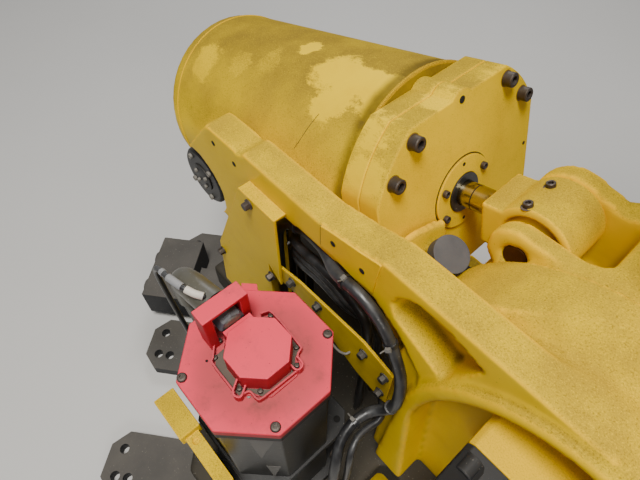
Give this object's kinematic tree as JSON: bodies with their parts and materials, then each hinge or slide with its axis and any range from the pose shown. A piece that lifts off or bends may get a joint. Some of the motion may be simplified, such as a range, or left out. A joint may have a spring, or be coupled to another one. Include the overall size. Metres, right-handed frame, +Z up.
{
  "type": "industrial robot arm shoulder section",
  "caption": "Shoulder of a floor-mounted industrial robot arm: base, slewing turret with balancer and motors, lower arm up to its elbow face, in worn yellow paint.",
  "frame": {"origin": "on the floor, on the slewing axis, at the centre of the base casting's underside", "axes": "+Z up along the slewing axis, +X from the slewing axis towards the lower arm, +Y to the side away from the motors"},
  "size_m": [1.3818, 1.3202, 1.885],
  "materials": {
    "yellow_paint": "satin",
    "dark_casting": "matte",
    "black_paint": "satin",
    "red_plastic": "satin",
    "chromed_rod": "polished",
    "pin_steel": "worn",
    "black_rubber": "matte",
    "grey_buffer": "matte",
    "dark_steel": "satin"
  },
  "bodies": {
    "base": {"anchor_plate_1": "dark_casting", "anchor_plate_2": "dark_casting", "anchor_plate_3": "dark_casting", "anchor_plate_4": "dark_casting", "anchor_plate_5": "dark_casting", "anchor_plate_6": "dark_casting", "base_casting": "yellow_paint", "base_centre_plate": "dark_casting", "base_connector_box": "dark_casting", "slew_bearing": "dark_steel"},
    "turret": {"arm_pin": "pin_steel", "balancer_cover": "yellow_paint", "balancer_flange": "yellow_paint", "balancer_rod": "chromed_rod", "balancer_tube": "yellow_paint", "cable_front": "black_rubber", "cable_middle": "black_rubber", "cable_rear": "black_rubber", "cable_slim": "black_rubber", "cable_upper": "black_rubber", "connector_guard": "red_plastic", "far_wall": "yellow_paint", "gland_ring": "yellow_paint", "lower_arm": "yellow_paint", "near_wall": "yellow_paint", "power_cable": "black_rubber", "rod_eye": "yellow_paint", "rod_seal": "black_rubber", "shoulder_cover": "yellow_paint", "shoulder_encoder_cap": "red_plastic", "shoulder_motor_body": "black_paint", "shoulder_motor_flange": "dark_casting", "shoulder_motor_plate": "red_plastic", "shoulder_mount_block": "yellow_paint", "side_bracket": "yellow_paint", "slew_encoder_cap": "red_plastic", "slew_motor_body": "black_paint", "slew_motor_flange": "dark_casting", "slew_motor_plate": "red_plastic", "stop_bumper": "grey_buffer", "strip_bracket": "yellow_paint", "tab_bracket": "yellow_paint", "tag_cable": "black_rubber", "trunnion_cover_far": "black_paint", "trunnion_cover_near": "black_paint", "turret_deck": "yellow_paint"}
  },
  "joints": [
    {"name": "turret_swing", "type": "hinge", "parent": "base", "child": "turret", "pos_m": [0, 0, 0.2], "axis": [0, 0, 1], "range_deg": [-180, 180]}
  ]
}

====

**Objective:** Repeat the whole listing exactly, keeping every line intact.

**Completed exercise:**
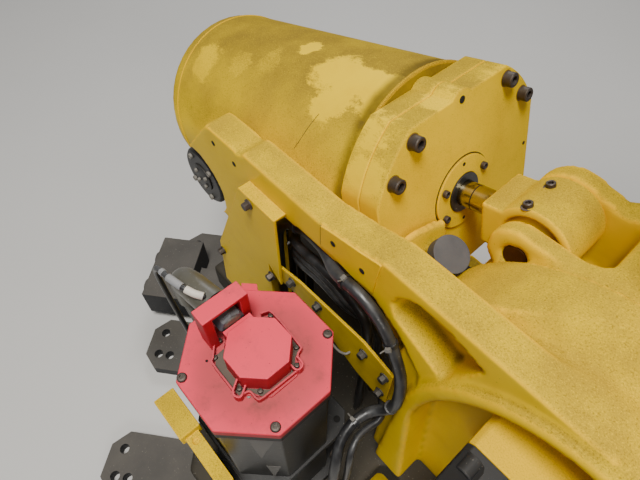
Give this object's kinematic tree as JSON: bodies with their parts and materials, then each hinge or slide with its axis and any range from the pose shown. A piece that lifts off or bends may get a joint. Some of the motion may be simplified, such as a range, or left out. A joint may have a spring, or be coupled to another one. Include the overall size. Metres, right-handed frame, +Z up.
{
  "type": "industrial robot arm shoulder section",
  "caption": "Shoulder of a floor-mounted industrial robot arm: base, slewing turret with balancer and motors, lower arm up to its elbow face, in worn yellow paint.",
  "frame": {"origin": "on the floor, on the slewing axis, at the centre of the base casting's underside", "axes": "+Z up along the slewing axis, +X from the slewing axis towards the lower arm, +Y to the side away from the motors"},
  "size_m": [1.3818, 1.3202, 1.885],
  "materials": {
    "yellow_paint": "satin",
    "dark_casting": "matte",
    "black_paint": "satin",
    "red_plastic": "satin",
    "chromed_rod": "polished",
    "pin_steel": "worn",
    "black_rubber": "matte",
    "grey_buffer": "matte",
    "dark_steel": "satin"
  },
  "bodies": {
    "base": {"anchor_plate_1": "dark_casting", "anchor_plate_2": "dark_casting", "anchor_plate_3": "dark_casting", "anchor_plate_4": "dark_casting", "anchor_plate_5": "dark_casting", "anchor_plate_6": "dark_casting", "base_casting": "yellow_paint", "base_centre_plate": "dark_casting", "base_connector_box": "dark_casting", "slew_bearing": "dark_steel"},
    "turret": {"arm_pin": "pin_steel", "balancer_cover": "yellow_paint", "balancer_flange": "yellow_paint", "balancer_rod": "chromed_rod", "balancer_tube": "yellow_paint", "cable_front": "black_rubber", "cable_middle": "black_rubber", "cable_rear": "black_rubber", "cable_slim": "black_rubber", "cable_upper": "black_rubber", "connector_guard": "red_plastic", "far_wall": "yellow_paint", "gland_ring": "yellow_paint", "lower_arm": "yellow_paint", "near_wall": "yellow_paint", "power_cable": "black_rubber", "rod_eye": "yellow_paint", "rod_seal": "black_rubber", "shoulder_cover": "yellow_paint", "shoulder_encoder_cap": "red_plastic", "shoulder_motor_body": "black_paint", "shoulder_motor_flange": "dark_casting", "shoulder_motor_plate": "red_plastic", "shoulder_mount_block": "yellow_paint", "side_bracket": "yellow_paint", "slew_encoder_cap": "red_plastic", "slew_motor_body": "black_paint", "slew_motor_flange": "dark_casting", "slew_motor_plate": "red_plastic", "stop_bumper": "grey_buffer", "strip_bracket": "yellow_paint", "tab_bracket": "yellow_paint", "tag_cable": "black_rubber", "trunnion_cover_far": "black_paint", "trunnion_cover_near": "black_paint", "turret_deck": "yellow_paint"}
  },
  "joints": [
    {"name": "turret_swing", "type": "hinge", "parent": "base", "child": "turret", "pos_m": [0, 0, 0.2], "axis": [0, 0, 1], "range_deg": [-180, 180]}
  ]
}